Since coming back from our Vietnam trip last September/October a few people have asked me for tips and recommendations, so, continuing on from my earlier impressions, here it is. If you're just after a few quick recommendations, I've highlighted the best bits of each location pink.

There are many ways you can 'do' Vietnam. You can do it on a shoestring or with a little bit of luxury; you can pre-plan or fly by the seat of your pants, and speaking of which, you can fly between destinations or you can take a bus. A very long bus.

Here's how we did it, and a few things we picked up along the way.

DONG: You could certainly enjoy a very cheap trip in Vietnam. We incorporated a few treats so that pushed things up a bit. We did book a few cheapy stays ($17 per night each - there are cheaper, but let's be serious) but also had a couple of splurges. We had many massages, incorporated multiple $5 cocktails as a daily staple (as opposed to $1 beer) and so on. Withdraw two million dong at a time and that should keep you out of trouble for a few days.

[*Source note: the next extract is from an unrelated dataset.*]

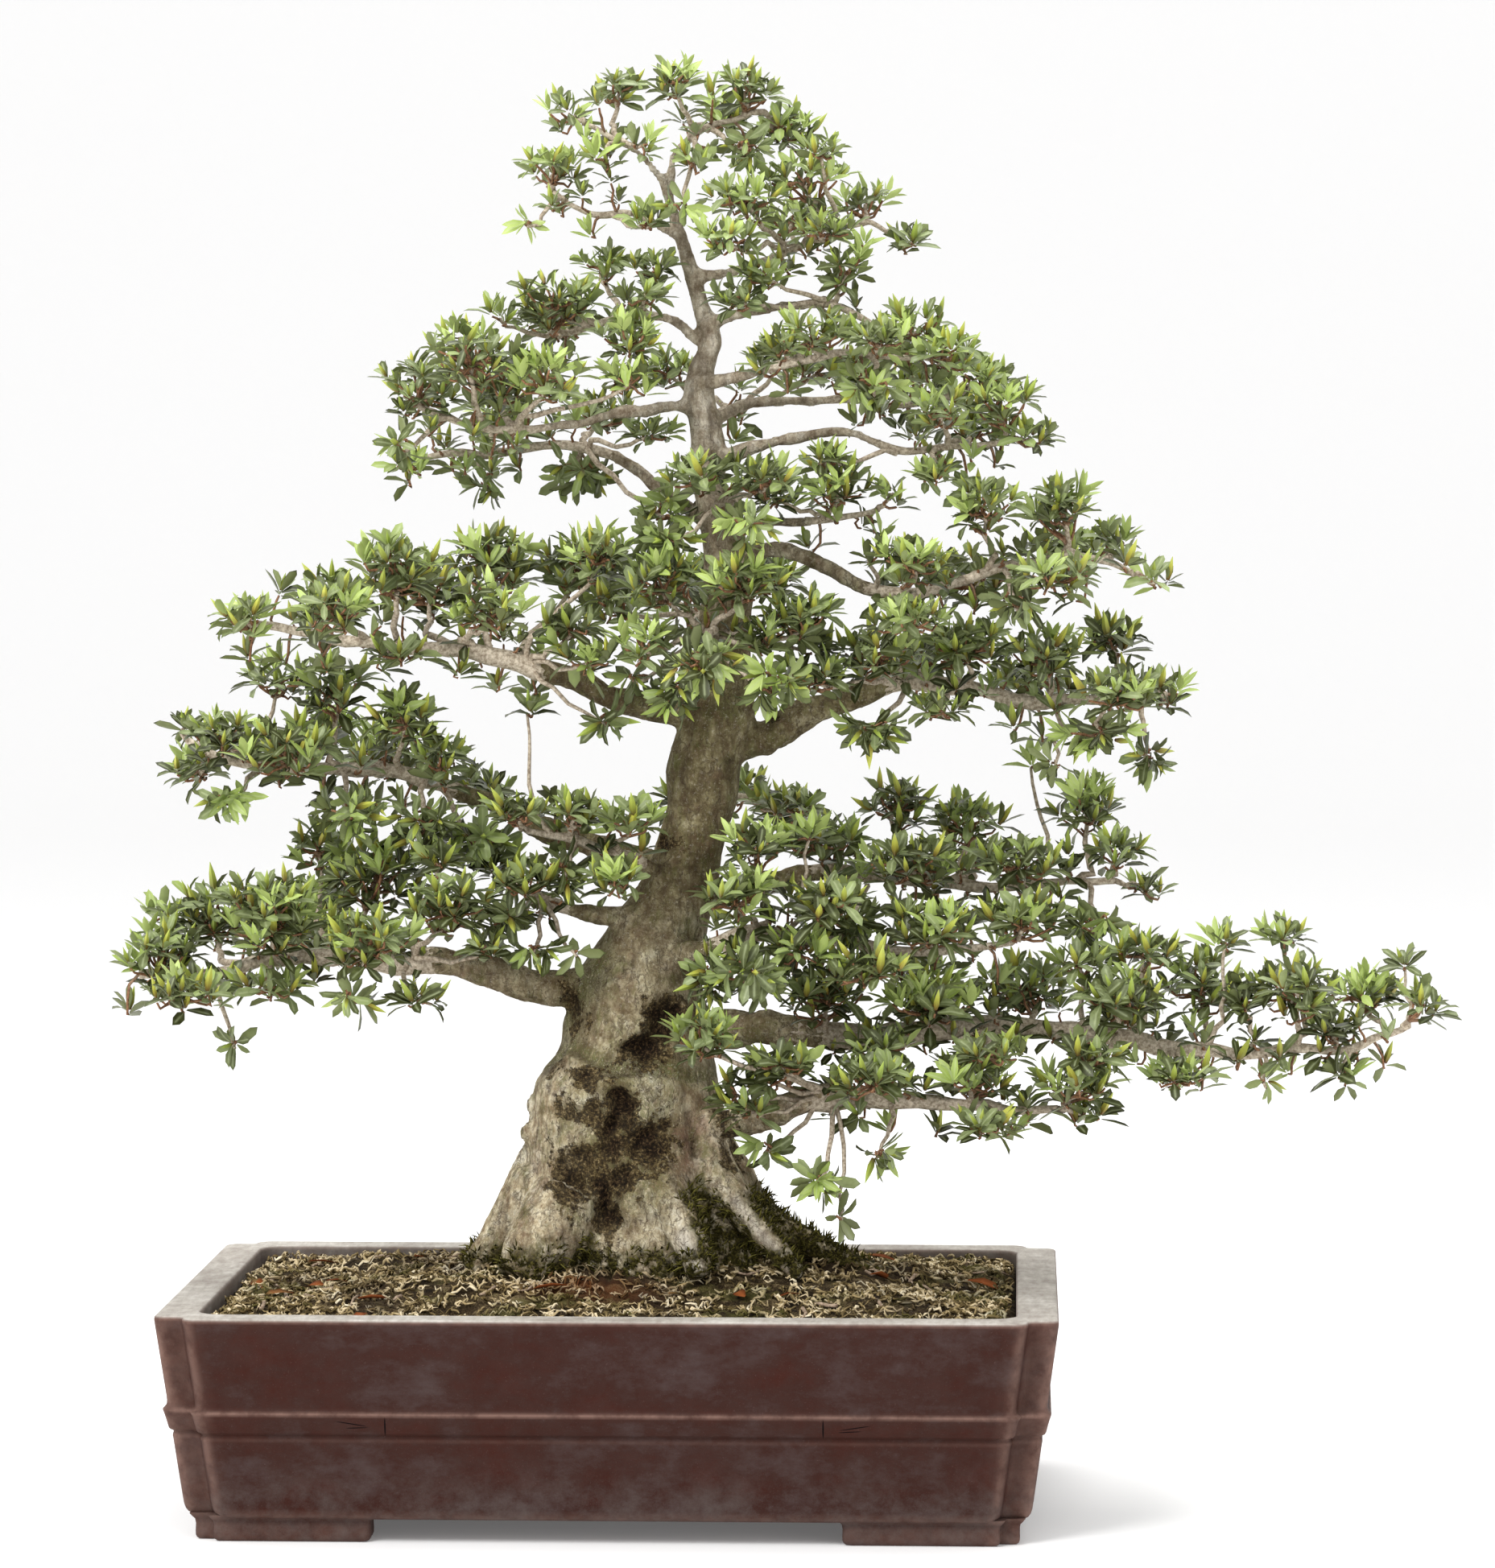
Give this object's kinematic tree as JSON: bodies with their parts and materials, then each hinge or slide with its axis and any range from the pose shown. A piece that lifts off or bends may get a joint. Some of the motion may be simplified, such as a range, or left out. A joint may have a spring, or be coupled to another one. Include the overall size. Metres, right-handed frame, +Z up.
{
  "type": "satsuki azalea bonsai",
  "caption": "Satsuki azalea bonsai with a wide root flare, tiered leafy limbs and an unglazed rectangular pot filled with soil and sphagnum.",
  "frame": {"origin": "on the table, under the middle of the whole model's box", "axes": "+Z up, -Y is the front that the tree is shown from, +X to the viewer's right"},
  "size_m": [0.7882, 0.385, 0.8376],
  "materials": {
    "clay": "unglazed red-brown stoneware, dull",
    "soil": "damp grit and root ball",
    "sphagnum": "dry curled moss",
    "drain_mesh": "dark plastic netting",
    "bark": "smooth grey-tan bark with furrows",
    "foliage": "leathery small leaves with a soft sheen"
  },
  "bodies": {
    "root": {"drain_mesh_left": "drain_mesh", "drain_mesh_right": "drain_mesh", "pot": "clay", "soil": "soil", "sphagnum_dressing": "sphagnum", "spray_back_high": "foliage", "spray_back_low": "foliage", "spray_back_middle": "foliage", "spray_centre_front": "foliage", "spray_centre_high": "foliage", "spray_crown_left": "foliage", "spray_crown_right": "foliage", "spray_crown_top": "foliage", "spray_crown_west": "foliage", "spray_front_right": "foliage", "spray_left_inner": "foliage", "spray_left_lower": "foliage", "spray_left_middle": "foliage", "spray_long_right": "foliage", "spray_low_left": "foliage", "spray_low_left_twig": "foliage", "spray_low_right": "foliage", "spray_right_fifth": "foliage", "spray_right_fourth": "foliage", "spray_right_lower": "foliage", "spray_right_middle": "foliage", "spray_right_seventh": "foliage", "spray_right_shoulder": "foliage", "spray_right_sixth": "foliage", "spray_right_third_twig": "foliage", "spray_upper_left": "foliage", "spray_upper_left_low": "foliage", "spray_upper_left_top": "foliage", "trunk": "bark"}
  },
  "joints": []
}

TRANSPORT: We did a lot of research into modes of transport across the country. We traveled 7 locations over 3 weeks and decided to pay extra to fly between locations so as not to cut into our travel time with 16 hour bus and train journeys. Having said that, we did take the overnight train to the mountains and it was a great experience (to appreciate once... maybe not 6 times).

HOW LONG: We traveled for three weeks and we were able to visit nearly all of the areas we were interested in. I'd say you could do it in 10 days to 2 weeks weeks without missing out.

WHERE TO GO: We went to Ho Chi Minh City, Nha Trang, Hoi An, Hanoi, Sapa, Ha Long Bay and Cat Tien National Park. If you only have time for a few cities, I would recommend HCMC, Hoi An, and Ha Long Bay. All of the places we visited had something different to offer.

OUR ITINERARY: We traveled from South to North to catch the best sun when we arrived in the North for our cruise. 

Arrive HCMC: 2 nights
Nha Trang: 4 nights
Hoi An: 2 nights
Hanoi then straight on overnight train to Sapa: 2 nights
Hanoi: 1 night
Sail out to Ha Long Bay: 2 nights
Back down to HCMC: 1 night
Cat Tien National Park: 1 night
HCMC: 1 night before flying home


Ho Chi Minh City. Such a surprise package to me. You risk your life every time you cross the road. The funny thing about HCMC (Saigon to the locals) - when you arrive you might think it looks a little run down, but we returned here at the end of our trip, and compared to some of the other sights we'd seen, Saigon looked pristine! Highly recommend a visit here to soak up the hustle and bustle of Vietnam's most developed city. We stayed at Silverland Central - basic but clean with very friendly staff and served the purpose. We went on a half day tour to the Cu Chi Tunnels which was definitely worthwhile. Our trip to the National History Museum was difficult; the Agent Orange display was extremely graphic and upsetting but it will stay will me forever... perhaps worthwhile, but have an icecream treat lined up for once you get outside to perk you up. One of my favourite memories from Saigon was our second night in the city when we went out drinking (you can take a girl out of The Shire but she'll find another Hunters somewhere in the world). I loved Seventeen Saloon (Pham Ngu Lao St) and its western band, and getting our dance on with the locals at Acoustic Bar (above). I can't remember how to get there, we were a little drunk and it was raining... but it was down an ally. You'll find it. Such fun - had a ball and this was one of my favourite nights of the trip. 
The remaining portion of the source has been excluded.